On September 13 last year, two days after Australia's first Test squad in the wake of the ball-tampering scandal was announced, Cricket Australia quietly announced changes to the Sheffield Shield final. Given all that had gone on in the preceding six months, and all that was about to unfold with the Longstaff review, it was barely noticed.
But it meant that after 36 Sheffield Shield finals, where only four visiting teams had beaten the hosts, a draw was no longer a guarantor of victory for the home side.
Instead, in the instance of a draw occurring after five days between Victoria and New South Wales at the Junction Oval starting Thursday, the team with the most bonus points accrued from the first 100 overs of the match, where 0.01 points are awarded for every run made over 200, and 0.10 points for every wicket taken, will be awarded the Shield.
It is a one-year trial and on the eve of the final players are very supportive of it.
"I think it's a really positive thing for the game, it creates a much better contest," New South Wales captain Peter Nevill said. "The results speak for themselves for what's happened in Shield finals for a number of years now. I know the Shield we won in 2013-14 was a draw. Most of them have been. This is a really positive step. I think you'll see pitches prepared that will be really good cricket wickets.
"The last thing you want really is a wicket offering nothing to the bowlers and it's five days of just watching people smack it around the park, so I think it will make for a great contest."
While Victoria would prefer the ability to draw the game and win, they have issues with the new rules.

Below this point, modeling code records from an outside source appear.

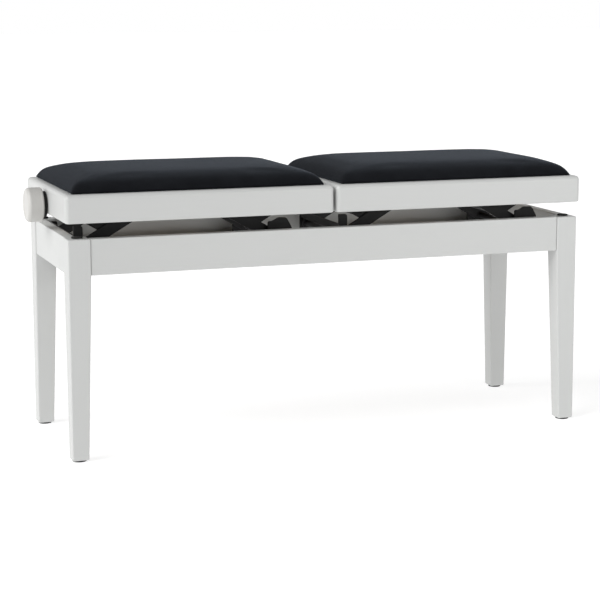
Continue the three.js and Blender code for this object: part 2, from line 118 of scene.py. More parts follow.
def noise_value(tree, scale, detail=3.0, stretch=(1, 1, 1), roughness=0.55):
    """Noise from 0 to 1, with about scale features a metre."""
    node = add_node(
        tree, "TexNoise", ("Vector", object_coordinates(tree, stretch)),
        ("Scale", scale), ("Detail", detail), ("Roughness", roughness))
    return node.outputs["Fac"]


def remap(tree, value, low, high, start=0.3, end=0.7):
    node = add_node(
        tree, "MapRange", ("Value", value), ("From Min", start), ("From Max", end),
        ("To Min", low), ("To Max", high))
    return node.outputs["Result"]


def two_colours(tree, value, dark, light, start=0.3, end=0.7):
    ramp = add_node(tree, "ValToRGB", ("Fac", value))
    ramp.color_ramp.elements[0].position = start
    ramp.color_ramp.elements[0].color = (*dark, 1)
    ramp.color_ramp.elements[1].position = end
    ramp.color_ramp.elements[1].color = (*light, 1)
    return ramp.outputs["Color"]


def add_bump(tree, shader, *layers):
    """Stacks bump layers of (height socket, strength, depth in metres)."""
    normal = None
    for height, strength, depth in layers:
        bump = add_node(tree, "Bump", ("Height", height), ("Strength", strength), ("Distance", depth))
        if normal is not None:
            tree.links.new(normal, bump.inputs["Normal"])
        normal = bump.outputs["Normal"]
    tree.links.new(normal, shader.inputs["Normal"])


# ------------------------------------------------------------------ materials

ALONG = {"x": (0.06, 1, 1), "y": (1, 0.06, 1), "z": (1, 1, 0.06)}


def lacquered_wood(axis, dark=(0.524, 0.531, 0.523), light=(0.536, 0.543, 0.535), name="lacquer"):
    """Sprayed satin lacquer: faint orange peel over wood grain that shows through a little."""
    material, tree, shader = new_material(
        f"{name}_{axis}", Coat_Weight=0.12, Coat_Roughness=0.22, Specular_IOR_Level=0.42)
    grain = noise_value(tree, 260, 5, ALONG[axis], 0.6)
    cloud = noise_value(tree, 9, 2)
    mixed = add_node(tree, "Math", (0, grain), (1, cloud), operation="ADD")
    average = add_node(tree, "Math", (0, mixed.outputs[0]), (1, 0.5), operation="MULTIPLY")
    tree.links.new(two_colours(tree, average.outputs[0], dark, light), shader.inputs["Base Color"])
    tree.links.new(remap(tree, cloud, 0.38, 0.47), shader.inputs["Roughness"])
    peel = noise_value(tree, 620, 2)
    add_bump(tree, shader, (grain, 0.04, 0.0002), (peel, 0.08, 0.00015))
    return material


def velour():
    """Black short-pile velour: nearly black head on, with a cool sheen at a glance."""
    material, tree, shader = new_material(
        "velour", Roughness=0.92, Specular_IOR_Level=0.12,
        Sheen_Weight=0.11, Sheen_Roughness=0.42, Sheen_Tint=(0.72, 0.83, 1.0, 1))
    brushed = noise_value(tree, 26, 4, (1, 1.6, 1))
    tree.links.new(
        two_colours(tree, brushed, (0.003, 0.0033, 0.0045), (0.006, 0.0067, 0.0085)),
        shader.inputs["Base Color"])
    pile = noise_value(tree, 2600, 2)
    twill = add_node(
        tree, "TexVoronoi", ("Vector", object_coordinates(tree)), ("Scale", 1300.0))
    add_bump(
        tree, shader, (pile, 0.5, 0.0004), (twill.outputs["Distance"], 0.25, 0.0003),
        (brushed, 0.15, 0.0015))
    return material


def powder_coat():
    """Semi-matt black powder coat with its fine texture."""
    material, tree, shader = new_material("powder_coat", Specular_IOR_Level=0.26)
    speckle = noise_value(tree, 1500, 3)
    tree.links.new(
        two_colours(tree, noise_value(tree, 40, 3), (0.004, 0.004, 0.0044), (0.008, 0.008, 0.0085)),
        shader.inputs["Base Color"])
    tree.links.new(remap(tree, speckle, 0.42, 0.6), shader.inputs["Roughness"])
    add_bump(tree, shader, (speckle, 0.35, 0.00025))
    return material


def machined(name, dark, light, rough, axis="x"):
    """Turned or plated metal with fine tool marks."""
    material, tree, shader = new_material(name, Metallic=1.0)
    marks = noise_value(tree, 1800, 3, {"x": (1, 0.1, 0.1), "z": (0.1, 0.1, 1)}[axis])
    stain = noise_value(tree, 60, 4)
    tree.links.new(two_colours(tree, stain, dark, light), shader.inputs["Base Color"])
    tree.links.new(remap(tree, marks, rough - 0.07, rough + 0.1), shader.inputs["Roughness"])
    add_bump(tree, shader, (marks, 0.25, 0.00008))
    return material


def matt_moulding(name, dark, light, rough):
    """Rubber or plastic straight from the mould."""
    material, tree, shader = new_material(name, Specular_IOR_Level=0.35)
    skin = noise_value(tree, 1100, 3)
    tree.links.new(
        two_colours(tree, noise_value(tree, 70, 3), dark, light), shader.inputs["Base Color"])
    tree.links.new(remap(tree, skin, rough - 0.06, rough + 0.06), shader.inputs["Roughness"])
    add_bump(tree, shader, (skin, 0.3, 0.0002))
    return material


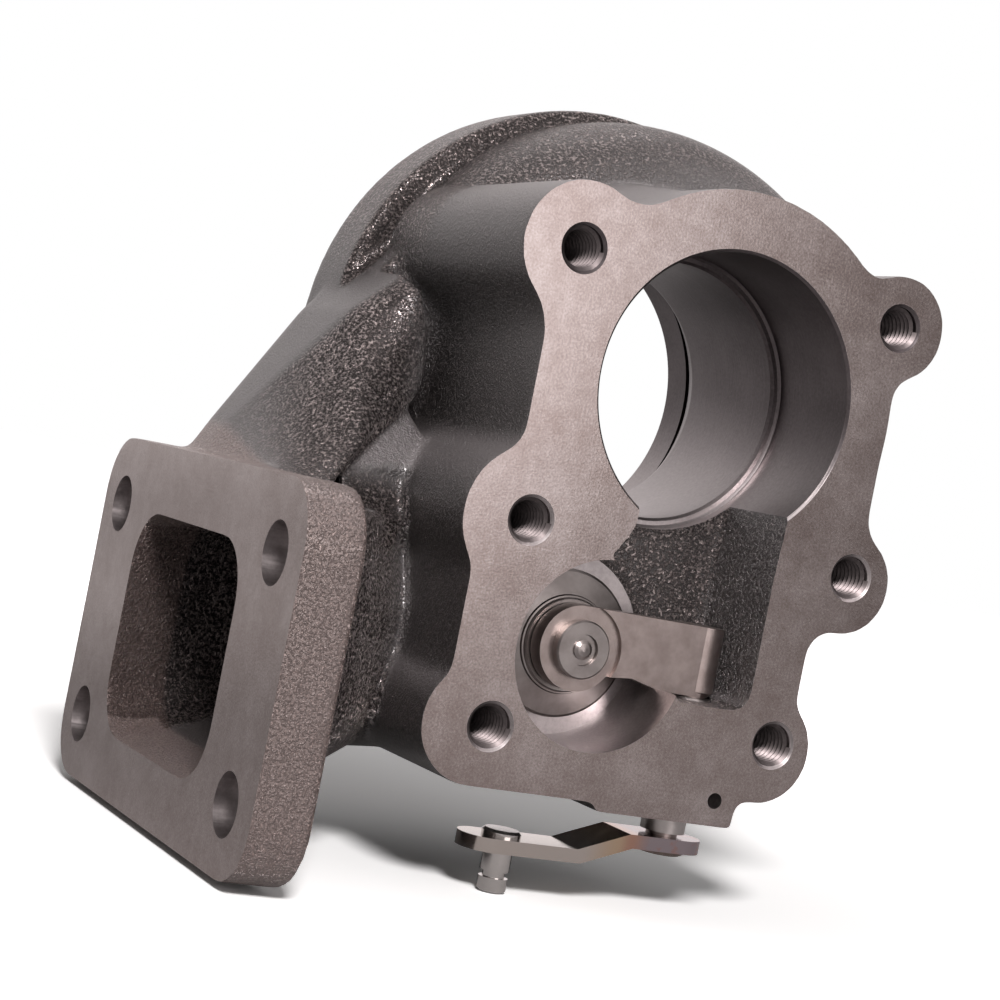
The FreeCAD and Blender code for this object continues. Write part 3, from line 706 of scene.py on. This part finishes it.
# %% World
WARM = (1.0, 0.93, 0.925)
world = bpy.data.worlds.new("studio")
world.use_nodes = True
bpy.context.scene.world = world
backdrop = world.node_tree.nodes["Background"]
paths = world.node_tree.nodes.new("ShaderNodeLightPath")
seen = Socket(world.node_tree, paths.outputs["Is Camera Ray"])
shiny = Socket(world.node_tree, paths.outputs["Is Glossy Ray"])
direction = Socket(world.node_tree, world.node_tree.nodes.new("ShaderNodeTexCoord").outputs[0])
to_right = direction.part(0).step(-0.52, -0.32) * 0.71 + 0.29
behind = direction.part(1).step(0.0, 0.75) * to_right
above = direction.part(2).step(0.1, 0.9)
level_band = 1.0 - direction.part(2).step(0.35, 0.90)
room = above * (shiny * 0.44 + 0.18) + shiny * 0.24 + 0.09
level = (seen + shiny * behind * level_band * 0.95).math("MINIMUM", 1.0)
brightness = room * (1.0 - level) + level
tinted = seen.mix(brightness.grey(WARM), (1.0, 1.0, 1.0, 1))
world.node_tree.links.new(tinted.output, backdrop.inputs["Color"])
backdrop.inputs["Strength"].default_value = 1.0
print("world", len(world.node_tree.nodes), "nodes")

# %% Lamps
def soft_lamp(name, place, power, size):
    lamp = bpy.data.lights.new(name, "AREA")
    lamp.shape = "DISK"
    lamp.size = size
    lamp.energy = power
    lamp.color = WARM
    holder = bpy.data.objects.new(name, lamp)
    bpy.context.collection.objects.link(holder)
    holder.location = place
    aim = Vector((0, 0.03, -0.02)) - holder.location
    holder.rotation_euler = aim.to_track_quat("-Z", "Y").to_euler()
    return holder


lamps = [soft_lamp("key_lamp", (-0.36, -0.88, 0.60), 15, 0.24),
         soft_lamp("overhead_lamp", (0.05, 0.35, 0.85), 2.2, 0.60),
         soft_lamp("front_lamp", (0.21, -1.0, 0.14), 2.2, 0.64)]
flag = bpy.data.collections.new("floor_flag")
flag.objects.link(floor)
flag.collection_objects[0].light_linking.link_state = "EXCLUDE"
lamps[1].light_linking.receiver_collection = flag
print("lamps", [(lamp.name, lamp.data.energy) for lamp in lamps])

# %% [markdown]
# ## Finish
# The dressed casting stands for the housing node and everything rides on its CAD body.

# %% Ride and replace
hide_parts("housing")
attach(casting, "housing")
for thread in threads:
    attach(thread, "housing")
bpy.context.scene.view_settings.view_transform = "Standard"
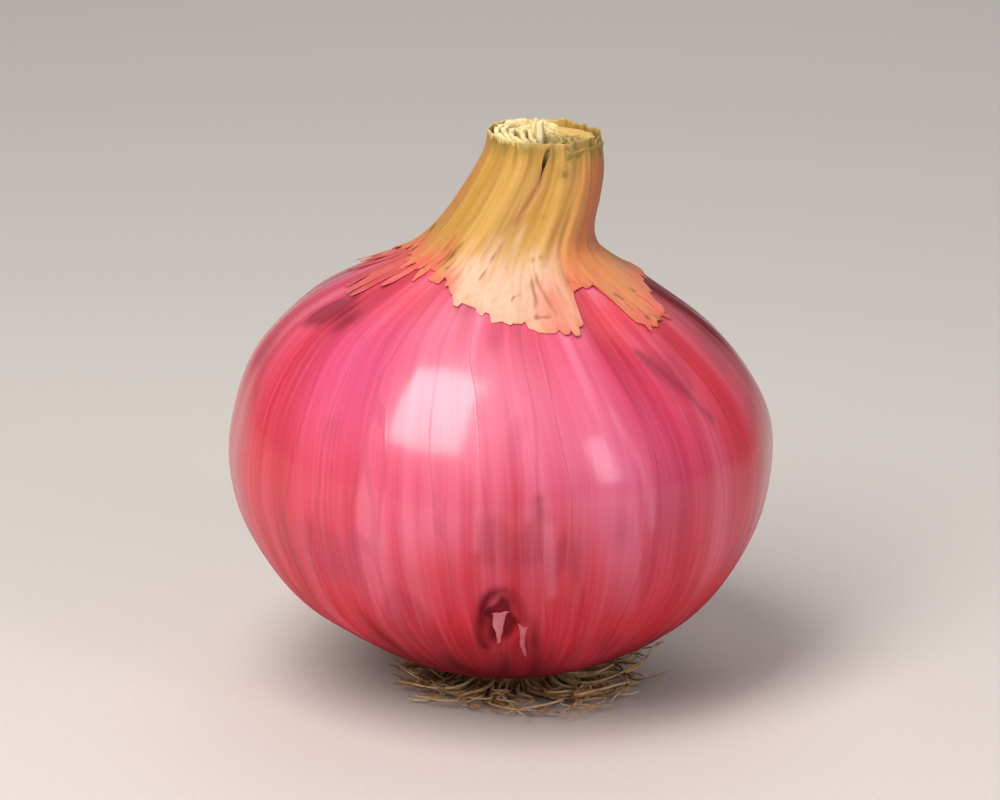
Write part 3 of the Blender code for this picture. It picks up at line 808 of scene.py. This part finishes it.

"I know I've played in finals before and it's been a draw and you end up on the losing end," Victoria opener Marcus Harris said. "I suppose it will make a bit more interesting. But I dare say with a five-day final, more often than not you'd probably get a result."
So, with the new rules in vogue, what is the Shield final's place in Australian cricket?
It's been 11 years since Victoria and New South Wales have met in a final.
That 2007-08 edition featured both current coaches Phil Jaques and Andrew McDonald and NSW assistant Beau Casson, as well as a bevy of modern Australian Test greats including Michael Clarke, Brett Lee, Simon Katich, Brad Haddin and Stuart MacGill, as well as a host of other Australian representatives including Brad Hodge, Stuart Clarke, Nathan Bracken, Cameron White and David Hussey.
For all the mature age talent on show, it helped launch the careers of two up and coming stars. Peter Siddle, playing in just his seventh Shield match for Victoria aged 23, went through a virtual Test batting line-up taking nine wickets on a slow, low surface at the SCG. He would debut against India months later and now has 214 Test wickets and is still going.
Phillip Hughes, also in just his seventh game aged 19, made his first first-class century in the second innings. He would make four more Shield centuries the following season before making his Test debut less than 12 months later.
Katich was the Player of the Match in that final with scores of 86 and 92 to cap a staggering season where he made 1506 runs including five centuries in just 11 matches. After three years out of the Test side, he was reinstated in the first Test following that Shield final, against West Indies. He would make eight Test hundreds and average 50.48 at the top level in the next three years.
Ahead of the last Ashes tour in 2015, Adam Voges made a hundred in a Shield final, his sixth of the season, and at 35 was selected for his Test debut on the subsequent tour of the West Indies and played in the Ashes. He would make five Test hundreds in 20 Tests and average 61.87.
Harris made a hundred in the same Shield final for WA in a draw against Victoria. He would make another hundred in a drawn final two years later in Alice Springs for Victoria. Travis Head made a century in the same game while Chadd Sayers and Jon Holland both took seven-wicket hauls.
There is a litany of examples of Australia Test players performing great deeds in Shield finals over the last 35 years. Why the Shield final's relevance is ever questioned in this context remains a mystery.
Its value is in its participants. It is the opportunity for the two best domestic teams to go head to head in a high-pressure match, and more often than not the cream of those teams has risen to the top, regardless of the result.
The value of this final is obvious. It is a chance for Harris and Kurtis Patterson to make their cases for the Ashes squad indestructible. It is a chance for Scott Boland, Chris Tremain, James Patterson, Sean Abbott or Harry Conway to do what Siddle did in 2008 and vault into Test contention. It is a chance for Siddle and Trent Copeland to remind everyone of their incredible skill and experience in big games with Dukes balls.
It is a chance for youngsters like Will Pucovski, Jason Sangha or Jack Edwards to do what Hughes did, and make their name.
And it's a chance for former Test players like Jon Holland, Steve O'Keefe, Moises Henriques and Nevill to remind the national selectors of their worth.
"I know as a domestic player when you start training around June/July this is what we work for so we're really looking forward to the opportunity," Harris said. "As a cricketer and as a professional you want to perform in big games. It's not really different to any other game but obviously you get yourself up a bit more for a final."
The Shield final doesn't need gimmicks or rule changes to have value in Australian cricket. It simply needs to be played.